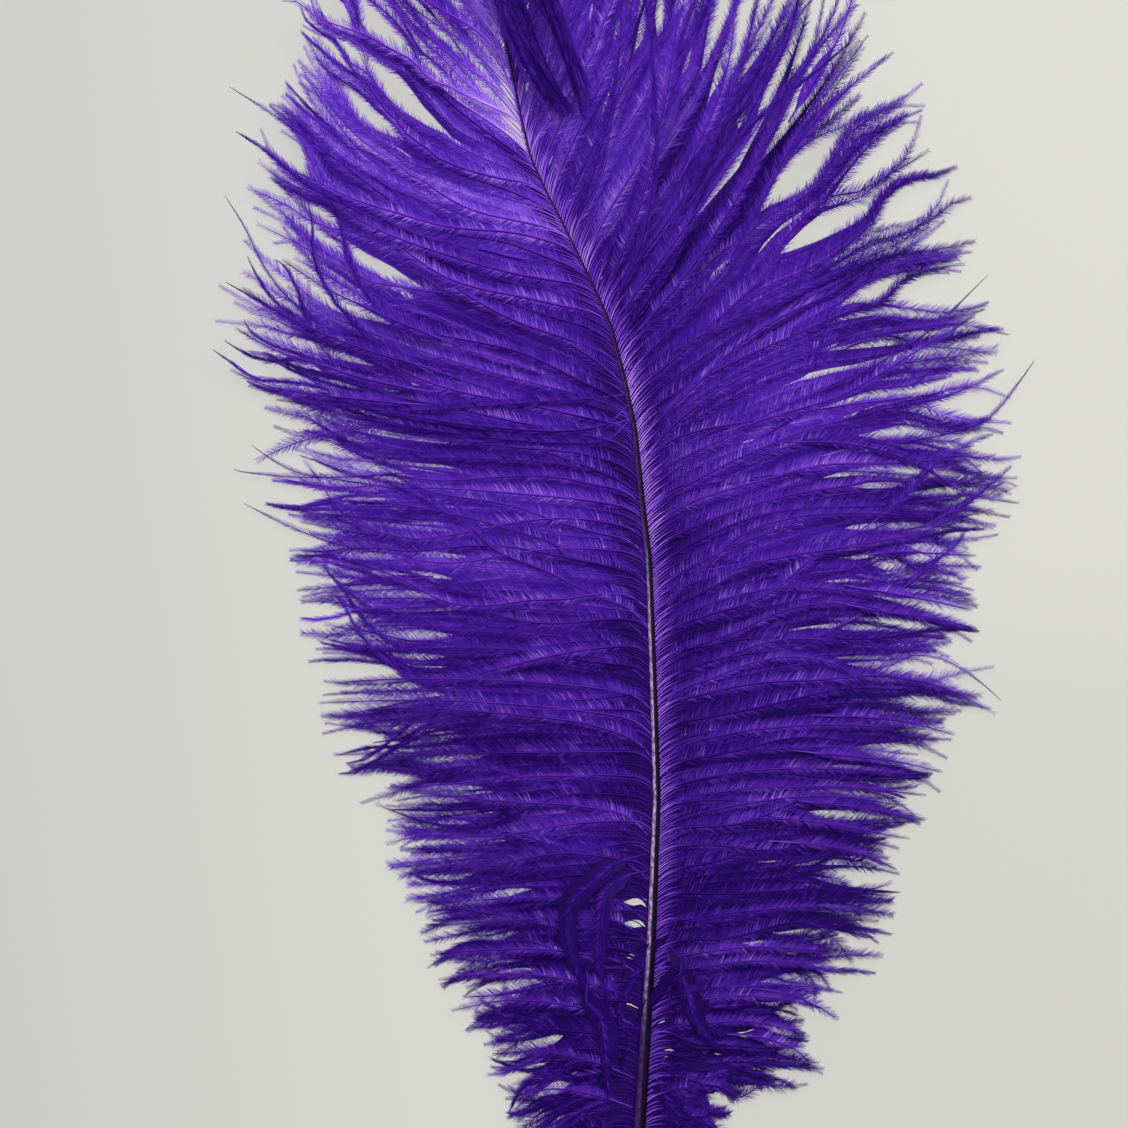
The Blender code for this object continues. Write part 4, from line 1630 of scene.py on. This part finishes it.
@dataclass
class Strands:
    """Single barbs that lie on top of the vanes on courses of their own."""

    shaft: ShaftCourse
    vanes: dict
    rows: tuple = STRANDS
    seed: int = 21

    def barbs(self) -> Barbs:
        """Lay the strands over the vanes.

        Returns:
            The strands as barbs.
        """
        dice = np.random.default_rng(self.seed)
        styles = [row[0].value for row in self.rows]
        plans = np.stack([through(row[1:], 2) for row in self.rows])
        heights = np.stack([self._over(plan, style.lift) for plan, style in zip(plans, styles)])
        places = np.concatenate([plans, heights[..., None]], axis=-1)
        tone, closed, fringe, bare, web, web_end, girth = (
            np.array([getattr(style, name) for style in styles])[:, None]
            for name in ("tone", "closed", "fringe", "bare", "web", "web_end", "girth"))
        count = len(self.rows)
        lengths = lengths_of(places)
        distance = SHARES * lengths[:, None]
        ending = smooth_step(SHARES, bare - 0.1, bare + 0.08)
        growing = 0.06 + 0.94 * smooth_step(distance, 4.0, 10.0)
        grade = Tier.TOP.value
        girth = 0.15 + (girth - 0.15) * smooth_step(distance, 1.0, 9.0)
        thinning = smooth_step(SHARES, 0.6, 0.8) * np.ones((count, 1))
        return Barbs(
            places=places,
            tiers=np.zeros(count, int),
            lengths=lengths,
            tones=(tone + spread(dice, 0.03, (count, 1))) * (1.0 - CHAR_DEPTH * ending),
            rolls=np.radians(spread(dice, 8.0, (count, 1)) * (1.0 + SHARES)),
            fringe=fringe * growing * (1.0 - 0.35 * SHARES) * (1.0 - 0.8 * ending),
            closed=np.clip(closed + 0.5 * smooth_step(SHARES, 0.5, 1.0), 0.0, 1.0),
            breadth=grade.breadth + (grade.edge_breadth - grade.breadth) * thinning,
            girth=girth * (1.0 - 0.68 * SHARES),
            streaks=np.array([1.0 if row[0] is FROND else 0.3 for row in self.rows]),
            webs=web[:, 0],
            combs=np.full(count, 5.0),
            narrows=np.full(count, 0.3),
            web_ends=web_end[:, 0],
            cores=np.zeros(count),
        )

    def _over(self, plan: Array, lift: float) -> Array:
        """Keep a course just above the vane that it crosses.

        Args:
            plan: The course seen from above, (stations, 2).
            lift: How far above, in millimetres.

        Returns:
            Its heights.
        """
        x, underside, half_width = self.shaft.at(plan[:, 1])
        reach = np.where(plan[:, 0] < x, *(
            self.vanes[side].courses.at(plan[:, 1])[0] for side in (Side.LEFT, Side.RIGHT)))
        away = np.abs(plan[:, 0] - x)
        share = np.clip(away / reach, 0.0, 1.0)
        start = underside + half_width * self.shaft.height_to_half_width / 2
        level = self.vanes[Side.LEFT].vault(start, plan[:, 1], share, away)
        return level + lift * smooth_step(away, 1.0, 11.0)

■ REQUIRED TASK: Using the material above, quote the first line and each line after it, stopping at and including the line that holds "over the vanes.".

■ RESULT FOR THIS TASK:
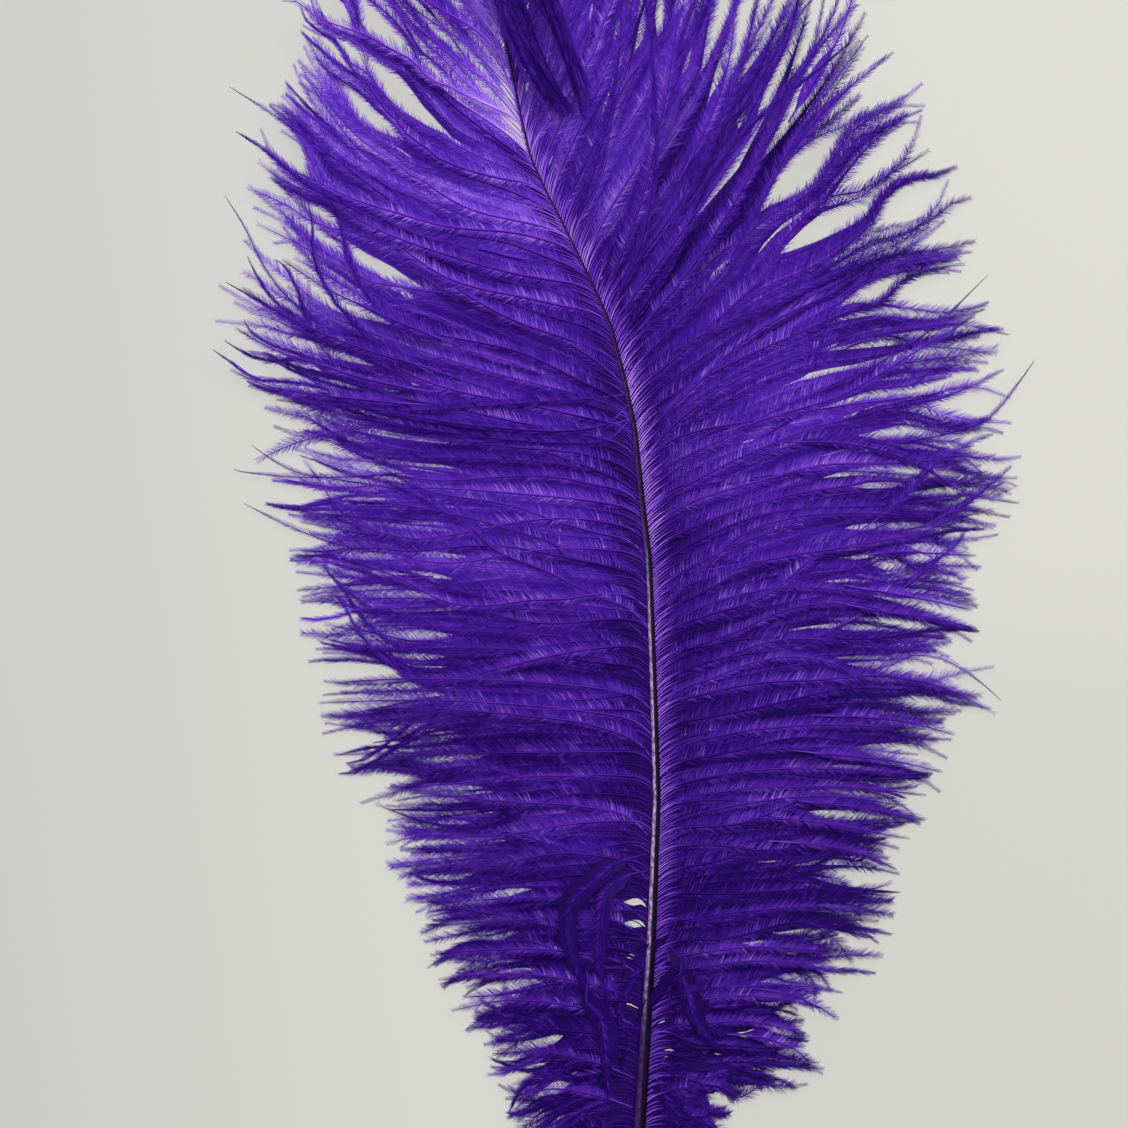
The Blender code for this object continues. Write part 4, from line 1630 of scene.py on. This part finishes it.
@dataclass
class Strands:
    """Single barbs that lie on top of the vanes on courses of their own."""

    shaft: ShaftCourse
    vanes: dict
    rows: tuple = STRANDS
    seed: int = 21

    def barbs(self) -> Barbs:
        """Lay the strands over the vanes.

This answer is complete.